Let’s add a spaceplane to this, we’ll call it Fireball. Fireball like other proposed spaceplane concepts would be a single stage to orbit vehicle, probably powered by hydrogen and oxygen. Fireball can deliver about 15,000 kg to orbit then return to a runway to be used over and over again. Fireball’s greatest advantage is that it can fly out of any commercial airport. Not needing to support launch pads or integration facilities results in orders of magnitude lower infrastructure cost than a rocket. For this analysis let’s say it’s about a 100x reduction.

The results are below and to be honest I was a bit surprised. Fireball, a flappin SSTO spaceplane actually ends up being a slightly more expensive way of putting mass into orbit than Battlestar! Why is this?

Having lower infrastructure cost up front really helps Fireball initially compete with Battlestar. However as flight rate increases both system’s amortize their fixed infrastructure costs to functionally be zero and Battlestar’s large payload size quickly trumps Fireball’s initial advantage.

That said, given where the launch industry is today a vehicle like Fireball would be the lowest cost means to access space by far. There may be an age of spaceplanes yet but the window is closing. The U.S. alone is already launching over 100x rockets a year out of the existing pads. Enough new pads are being built to easily double or quadruple that number.

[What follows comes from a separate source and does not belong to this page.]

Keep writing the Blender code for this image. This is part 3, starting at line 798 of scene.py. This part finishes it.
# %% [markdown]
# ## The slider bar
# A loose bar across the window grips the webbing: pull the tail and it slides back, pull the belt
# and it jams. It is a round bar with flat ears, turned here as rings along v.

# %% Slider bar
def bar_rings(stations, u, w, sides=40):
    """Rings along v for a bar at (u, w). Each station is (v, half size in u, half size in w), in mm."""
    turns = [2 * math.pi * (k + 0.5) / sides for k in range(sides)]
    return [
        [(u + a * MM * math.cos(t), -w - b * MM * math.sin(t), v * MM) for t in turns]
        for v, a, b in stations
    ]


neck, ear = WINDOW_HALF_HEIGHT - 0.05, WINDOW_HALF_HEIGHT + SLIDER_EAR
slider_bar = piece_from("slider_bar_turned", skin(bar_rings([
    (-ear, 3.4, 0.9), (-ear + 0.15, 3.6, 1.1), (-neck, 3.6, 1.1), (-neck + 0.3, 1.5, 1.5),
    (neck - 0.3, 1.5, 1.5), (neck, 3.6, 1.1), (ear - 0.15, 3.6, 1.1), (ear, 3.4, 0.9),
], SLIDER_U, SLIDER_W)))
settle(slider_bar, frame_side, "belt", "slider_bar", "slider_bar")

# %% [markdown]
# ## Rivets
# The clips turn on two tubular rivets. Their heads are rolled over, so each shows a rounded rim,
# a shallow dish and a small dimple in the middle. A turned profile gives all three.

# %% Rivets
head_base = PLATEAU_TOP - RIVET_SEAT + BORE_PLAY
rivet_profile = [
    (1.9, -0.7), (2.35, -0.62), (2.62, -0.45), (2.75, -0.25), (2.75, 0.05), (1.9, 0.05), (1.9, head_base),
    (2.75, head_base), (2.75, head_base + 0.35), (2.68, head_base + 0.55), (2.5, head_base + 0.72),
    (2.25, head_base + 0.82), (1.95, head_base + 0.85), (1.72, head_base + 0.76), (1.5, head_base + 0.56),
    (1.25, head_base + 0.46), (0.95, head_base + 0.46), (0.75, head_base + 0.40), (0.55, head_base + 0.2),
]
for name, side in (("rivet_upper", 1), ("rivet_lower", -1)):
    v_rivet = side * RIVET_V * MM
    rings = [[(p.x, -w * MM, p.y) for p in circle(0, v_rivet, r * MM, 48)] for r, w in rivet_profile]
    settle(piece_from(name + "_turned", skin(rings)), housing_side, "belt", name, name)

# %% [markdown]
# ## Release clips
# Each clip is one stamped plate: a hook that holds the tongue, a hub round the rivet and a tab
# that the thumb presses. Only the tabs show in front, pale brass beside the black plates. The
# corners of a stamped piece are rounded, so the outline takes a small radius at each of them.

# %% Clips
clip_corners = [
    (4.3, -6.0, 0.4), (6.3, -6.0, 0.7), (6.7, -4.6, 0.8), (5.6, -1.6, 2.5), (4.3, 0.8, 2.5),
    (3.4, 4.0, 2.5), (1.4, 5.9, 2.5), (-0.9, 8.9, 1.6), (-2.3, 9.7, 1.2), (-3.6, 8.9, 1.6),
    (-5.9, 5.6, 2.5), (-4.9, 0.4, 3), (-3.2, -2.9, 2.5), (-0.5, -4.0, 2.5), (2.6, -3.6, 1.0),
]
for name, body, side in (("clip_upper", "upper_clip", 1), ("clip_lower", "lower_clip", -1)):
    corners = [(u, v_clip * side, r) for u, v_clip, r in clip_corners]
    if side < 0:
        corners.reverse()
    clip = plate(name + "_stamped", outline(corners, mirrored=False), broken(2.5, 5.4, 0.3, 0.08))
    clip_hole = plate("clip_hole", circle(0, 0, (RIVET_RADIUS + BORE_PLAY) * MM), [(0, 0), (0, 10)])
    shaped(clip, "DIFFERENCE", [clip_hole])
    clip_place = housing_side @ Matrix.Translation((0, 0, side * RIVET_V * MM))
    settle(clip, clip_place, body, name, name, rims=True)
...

I am particularly nostalgic for flying boats. They represent a lost golden era where air travel was a glamorous adventure. I think we may one day look back on spaceplane concepts in a similar way. Like flying boats were to the dawn of aviation, space planes were to the dawn of space travel. The obvious choice when the technology and infrastructure were immature. But as with flying boats technology and the world at large has surpassed the original vision. We may gain a future of mass space travel on giant rockets, but we may lose the dream of a spaceplane in every airport.

Seaplanes and flying boats are still around though. The arrival of the jet airliner did not fully end them. They have their niche and I think spaceplanes will too. There are all kinds of missions an SSTO spaceplane may be great at and they will absolutely have a role to play in our space future! Just not for the reasons you think.